I have a question that has been on my mind for some time and now that I've recently purchased two patterns from different artists it's bothering me even more.   I understand the copyright infrigments laws and would never try to sell or reproduce someone elses work and call it my own.   I have these two patterns that came from two different artists...the pictures on the pattern look entirely different which as we all know is easy to accomplish with different fur, eye placement, ear placement, needle sculpting, etc., however, when you look at the pattern pieces themselves...they are for the most part identical.
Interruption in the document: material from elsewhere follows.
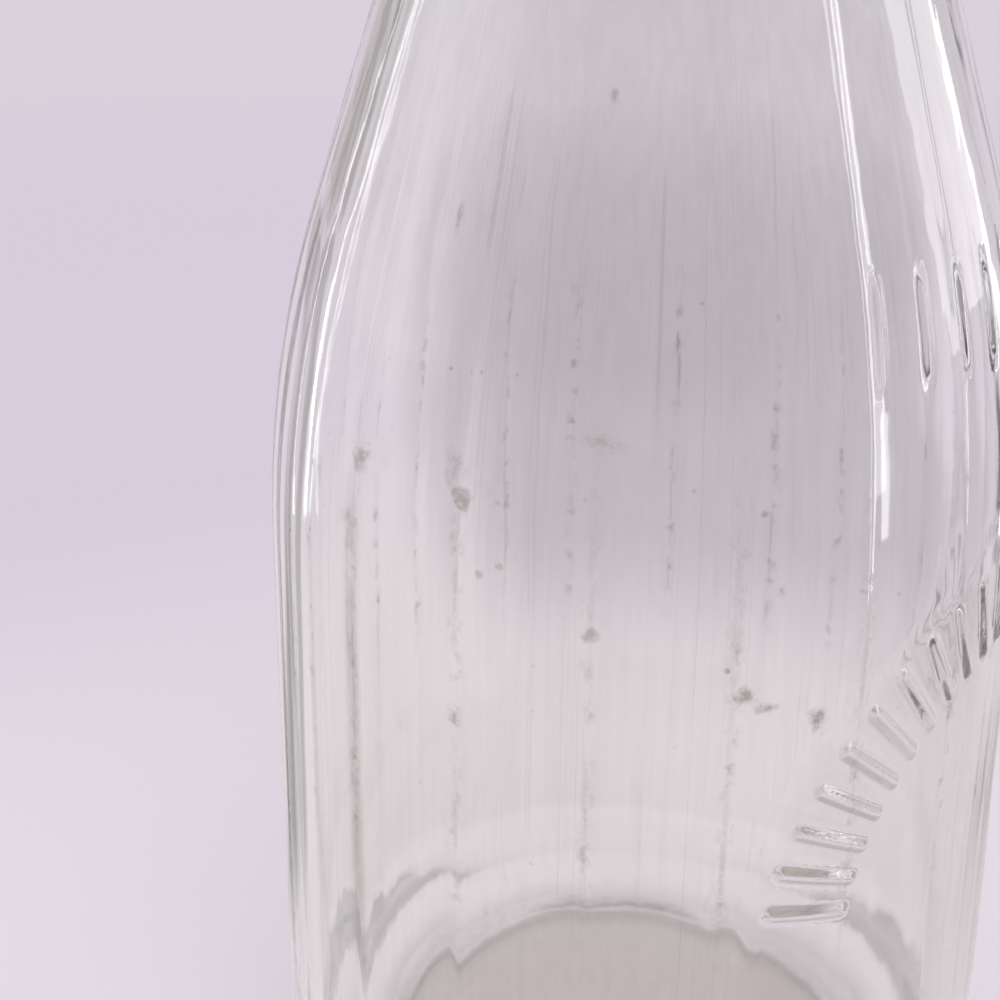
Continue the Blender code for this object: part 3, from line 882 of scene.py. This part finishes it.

So...my question...how do you protect yourself from being accused of using someone elses design or even mistakenly perhaps doing so...and how do you protect your own designs? I've been doodling around with my own patterns & designs but am a bit nervous about it.

Thanks for any insight you may have.

Shantell

SueAnn Past Time Bears
Double Oak, Texas
Posts: 19,985

SueAnn Help Advisor, Banner Sponsor

Nancy Tillberg has a great article on copyrights.  Actually, I saw it on the Edinburgh's Classroom board.  Those of you that are members of that board might be able to find it better than I, or steer these ladies toward Nancy's website.  My understanding is that as soon as you have an original design, it is tacitly copyrighted.  In other words, it is protected under copyright even though you haven't registered it.  I have never gone to the trouble of officially copyrighting any of my designs.  I have patterns for sale on my website and with Beary Cheap in Australia.  I do put a copyright symbol on those patterns and request that the user NOT make the bear for sale purposes.  I read somewhere that those artists who allow their patterns to be published or sell them are just asking to be copied.  My feeling is that when I started out making bears, I appreciated the fact that there were established artists willing to share their knowledge and allow beginning bearmakers to practice on their patterns.
Think Nancy Tillberg's site is http://www.northcountryteddybears.com/  and the article will be under the "General" topic . . . subtopic "Copyright Policy".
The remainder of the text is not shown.